Movie Review: Juno

I was listening to a podcast about Inception the other day, and the conversation turned to Ellen Page. And I started thinking, hey, why don’t I see her in more stuff, and why is she getting crappy roles like the Flatliners remake? All of these thoughts originated because of Juno, a well written study of teen pregnancy, which holds up because of the dialogue and just insanely talented cast, anchored by the criminally underused in Hollywood Page. I mean, come on….she had a kid and then folded Paris on top of itself and helped Wolverine time travel! What more do you want, casting directors?

Juno is Page’s character’s name, a 16 year old girl who just found out she got pregnant via her flirt friend Paulie (Michael Cera). After dismiss abortion as an option, Juno tells her supportive parents Mac (JK Simmons) and Bren (Allison Janney) she wants to give the baby away. To do this, she finds a couple in the Pennysaver that want a baby, Mark (Jason Bateman) and Vanessa (Jennifer Garner), the seemingly perfect place for her kid to be raised.

Juno has not aged as well as I’d hoped in part because of the behind the screen talent. You could argue this movie is both Diabolo Cody’s and Jason Reitman’s Apex (his first 3 efforts are quite amazing: this, Up in the Air, and my personal favorite Thank You for Smoking); the last decade or so has been VERY bad for them. In Juno, they’re both in peak form. Cody’s screenplay took a former stripper to the Academy Awards. I worried on rewatch that the dialogue would be too cute, and that only really happens during Juno’s pregnancy test scene with Rainn Wilson who delivers dialogue like a manic pixie dream robot. But after that, the movie uses a breezy relaxing speech pattern until it needs to get serious, and then it does, like the terrific Juno/Paulie prom confrontation. Reitman also risks becoming overly twee with the layout of Juno’s room and the “See, I’m totally cool!” soundtrack. However, Reitman pulls back at the right times, also balancing very well the relaxing tone with heavy serious moments; that scene in the pulled over van hits you like a bag of bricks because of just how hard it must be for a 16 year old to keep it together with all this awful heavy stuff around. I have come to the belief that Juno taught Reitman and Cody all the wrong lessons and might have torpedoed their career arcs, but Juno is a proud reminder of what they are capable of if they drown out all the extra noise.

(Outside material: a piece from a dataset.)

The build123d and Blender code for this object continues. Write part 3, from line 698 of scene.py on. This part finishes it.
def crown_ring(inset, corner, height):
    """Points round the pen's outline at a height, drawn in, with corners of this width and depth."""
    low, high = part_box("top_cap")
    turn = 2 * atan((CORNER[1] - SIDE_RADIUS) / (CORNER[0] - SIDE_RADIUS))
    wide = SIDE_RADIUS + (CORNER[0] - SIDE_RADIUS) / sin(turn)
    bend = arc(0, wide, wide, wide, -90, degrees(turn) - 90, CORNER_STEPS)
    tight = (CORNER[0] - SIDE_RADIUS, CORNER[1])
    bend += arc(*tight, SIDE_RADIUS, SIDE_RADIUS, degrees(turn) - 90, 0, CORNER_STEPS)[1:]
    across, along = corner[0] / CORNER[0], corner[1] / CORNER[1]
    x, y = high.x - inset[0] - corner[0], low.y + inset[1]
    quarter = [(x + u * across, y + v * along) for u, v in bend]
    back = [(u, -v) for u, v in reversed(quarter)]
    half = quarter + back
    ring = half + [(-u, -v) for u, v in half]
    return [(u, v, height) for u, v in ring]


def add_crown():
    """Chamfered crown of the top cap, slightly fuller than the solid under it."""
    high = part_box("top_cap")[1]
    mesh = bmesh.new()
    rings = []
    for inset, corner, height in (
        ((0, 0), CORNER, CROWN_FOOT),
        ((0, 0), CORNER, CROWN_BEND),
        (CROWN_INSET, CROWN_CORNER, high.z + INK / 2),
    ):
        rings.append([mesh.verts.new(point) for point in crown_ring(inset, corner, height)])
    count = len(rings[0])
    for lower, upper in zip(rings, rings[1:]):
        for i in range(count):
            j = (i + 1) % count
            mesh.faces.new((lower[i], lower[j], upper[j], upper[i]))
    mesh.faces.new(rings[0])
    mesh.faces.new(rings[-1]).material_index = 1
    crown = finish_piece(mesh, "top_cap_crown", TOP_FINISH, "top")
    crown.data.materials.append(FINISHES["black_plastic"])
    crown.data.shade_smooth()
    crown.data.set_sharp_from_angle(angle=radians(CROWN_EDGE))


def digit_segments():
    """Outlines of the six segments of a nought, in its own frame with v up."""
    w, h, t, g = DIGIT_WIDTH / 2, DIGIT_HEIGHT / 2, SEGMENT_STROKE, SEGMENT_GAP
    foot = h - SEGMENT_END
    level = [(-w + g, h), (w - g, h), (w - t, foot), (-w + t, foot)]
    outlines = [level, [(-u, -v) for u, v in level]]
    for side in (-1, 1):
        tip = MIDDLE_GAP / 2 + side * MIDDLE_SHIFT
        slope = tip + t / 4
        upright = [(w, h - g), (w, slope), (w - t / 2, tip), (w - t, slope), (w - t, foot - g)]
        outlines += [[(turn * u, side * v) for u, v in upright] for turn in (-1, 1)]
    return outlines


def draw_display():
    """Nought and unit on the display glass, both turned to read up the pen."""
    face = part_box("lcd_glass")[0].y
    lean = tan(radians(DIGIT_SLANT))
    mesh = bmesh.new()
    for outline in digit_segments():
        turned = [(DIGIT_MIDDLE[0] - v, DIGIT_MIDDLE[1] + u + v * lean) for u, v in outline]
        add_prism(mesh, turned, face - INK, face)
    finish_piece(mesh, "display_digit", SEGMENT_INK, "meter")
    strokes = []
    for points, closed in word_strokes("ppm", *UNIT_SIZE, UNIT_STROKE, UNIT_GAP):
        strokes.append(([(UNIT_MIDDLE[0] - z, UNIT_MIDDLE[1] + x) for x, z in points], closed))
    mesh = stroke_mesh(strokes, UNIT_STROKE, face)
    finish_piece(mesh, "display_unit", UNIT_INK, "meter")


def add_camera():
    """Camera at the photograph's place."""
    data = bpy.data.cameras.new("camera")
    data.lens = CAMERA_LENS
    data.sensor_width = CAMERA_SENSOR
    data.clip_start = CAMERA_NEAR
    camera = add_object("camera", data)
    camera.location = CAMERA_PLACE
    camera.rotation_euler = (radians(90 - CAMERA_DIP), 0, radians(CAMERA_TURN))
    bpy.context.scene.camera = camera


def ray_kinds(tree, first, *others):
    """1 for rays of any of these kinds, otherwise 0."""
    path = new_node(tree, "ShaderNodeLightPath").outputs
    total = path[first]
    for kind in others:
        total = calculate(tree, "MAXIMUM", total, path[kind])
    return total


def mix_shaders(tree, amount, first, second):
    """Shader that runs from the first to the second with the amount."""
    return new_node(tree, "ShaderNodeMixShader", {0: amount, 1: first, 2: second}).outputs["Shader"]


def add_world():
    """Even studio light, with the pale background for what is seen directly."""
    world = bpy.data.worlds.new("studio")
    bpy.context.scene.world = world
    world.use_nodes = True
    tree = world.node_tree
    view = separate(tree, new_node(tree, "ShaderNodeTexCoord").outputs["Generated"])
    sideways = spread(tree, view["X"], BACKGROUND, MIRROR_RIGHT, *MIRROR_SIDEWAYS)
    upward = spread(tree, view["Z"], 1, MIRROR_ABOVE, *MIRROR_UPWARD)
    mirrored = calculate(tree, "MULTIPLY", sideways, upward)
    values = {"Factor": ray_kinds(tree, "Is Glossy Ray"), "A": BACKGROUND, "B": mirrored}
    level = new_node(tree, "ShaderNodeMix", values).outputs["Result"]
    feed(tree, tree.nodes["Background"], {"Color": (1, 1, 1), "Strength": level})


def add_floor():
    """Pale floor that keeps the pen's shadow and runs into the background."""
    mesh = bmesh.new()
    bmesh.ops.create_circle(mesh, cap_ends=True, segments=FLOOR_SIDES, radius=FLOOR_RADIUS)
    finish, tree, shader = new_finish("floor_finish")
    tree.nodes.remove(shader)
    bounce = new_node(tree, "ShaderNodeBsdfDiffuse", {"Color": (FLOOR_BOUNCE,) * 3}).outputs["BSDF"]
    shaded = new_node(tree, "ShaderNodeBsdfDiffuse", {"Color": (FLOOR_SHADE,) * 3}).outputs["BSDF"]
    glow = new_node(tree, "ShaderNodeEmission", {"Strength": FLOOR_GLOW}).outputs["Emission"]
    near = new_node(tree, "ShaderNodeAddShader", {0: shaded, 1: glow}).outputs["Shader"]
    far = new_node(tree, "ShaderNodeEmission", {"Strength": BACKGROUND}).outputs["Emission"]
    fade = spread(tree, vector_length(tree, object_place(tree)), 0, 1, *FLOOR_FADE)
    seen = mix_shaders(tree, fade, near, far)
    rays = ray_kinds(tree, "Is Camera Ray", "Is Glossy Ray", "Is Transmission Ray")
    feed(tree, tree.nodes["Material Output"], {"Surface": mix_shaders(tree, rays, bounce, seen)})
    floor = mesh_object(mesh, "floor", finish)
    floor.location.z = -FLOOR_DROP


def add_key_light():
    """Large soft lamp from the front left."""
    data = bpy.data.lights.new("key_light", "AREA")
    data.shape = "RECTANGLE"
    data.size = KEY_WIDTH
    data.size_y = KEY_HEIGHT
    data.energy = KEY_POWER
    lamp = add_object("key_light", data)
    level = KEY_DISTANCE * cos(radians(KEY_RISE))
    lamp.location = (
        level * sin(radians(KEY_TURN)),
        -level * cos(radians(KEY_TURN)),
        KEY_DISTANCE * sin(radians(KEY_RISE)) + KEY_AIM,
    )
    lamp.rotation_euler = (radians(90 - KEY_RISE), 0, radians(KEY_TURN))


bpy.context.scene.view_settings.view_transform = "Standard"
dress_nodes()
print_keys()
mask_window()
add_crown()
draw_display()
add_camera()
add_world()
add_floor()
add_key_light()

It’s also easy for Reitman and Cody to look great because of how stellar the cast of this movie is. Before we get to Page, the rest of the cast is totally impressive. Olivia Thirlby is really kinda creepy and kinda fun as Juno’s best friend, and is given enough personality to not feel like a prop. Jennifer Garner and Jason Bateman are shockingly complex as the to-be parents. Garner was always a badass, but in Juno she gets to be vulnerable and really convey a whole bevy of emotions. Bateman is even better, channeling Michael Bluth’s smugness and narcissism into a seemingly likable guy. This was the first hint that Bateman has layers he can play, and explains why he deserves to get top billing in all sorts of roles. JK Simmons and Allison Janney were always going to bring it. Janney gets to dress down people like a boss and nail her emotional stuff when it comes up, and Simmons is perfectly at home in the warm, friendly dad who can quip and teach at the same time. Michael Cera also hit his apex in 2007. Fresh off of Superbad, he did this film, cementing his type casting as the sweet, maybe overly naive teen love interest. In Juno, Cody’s dialogue gives Cera lots of emotions to play and the guy nails all of them. But Page, as Juno says, is a planet. Her breakout role was in Hard Candy the year before, but Juno elevated Page into the stratosphere. She easily nails the light, mildly condescending tone and makes everyone wish that everything works out for her. But when sh*t starts hitting the fan, Page delivers all the emotions necessary without compromising the character, the progression from the van breakdown to the note on Vanessa’s door to talking to her dad covers all sorts of acting challenges where Page hits the target every single time.

Movies like Juno are tricky to pull off, because you have to execute tone and dialogue in a way that people can relate to and aspire to be at the same time. It’s amazing when it comes together like this, cause if one piece of the puzzle is off, you get Diabolo Cody’s Jennifer’s Body. As funny and underrated as that movie has become (a hook-for-a-hand JK Simmons tells a group of kids “We can’t let the fire win” is f’ing hilarious), no one really cares or remembers it, but Ellen Diabolo Cody, the supporting cast, Jason Reitman, and Ellen Page makes sure that Juno’s planet stays in orbit for a long time.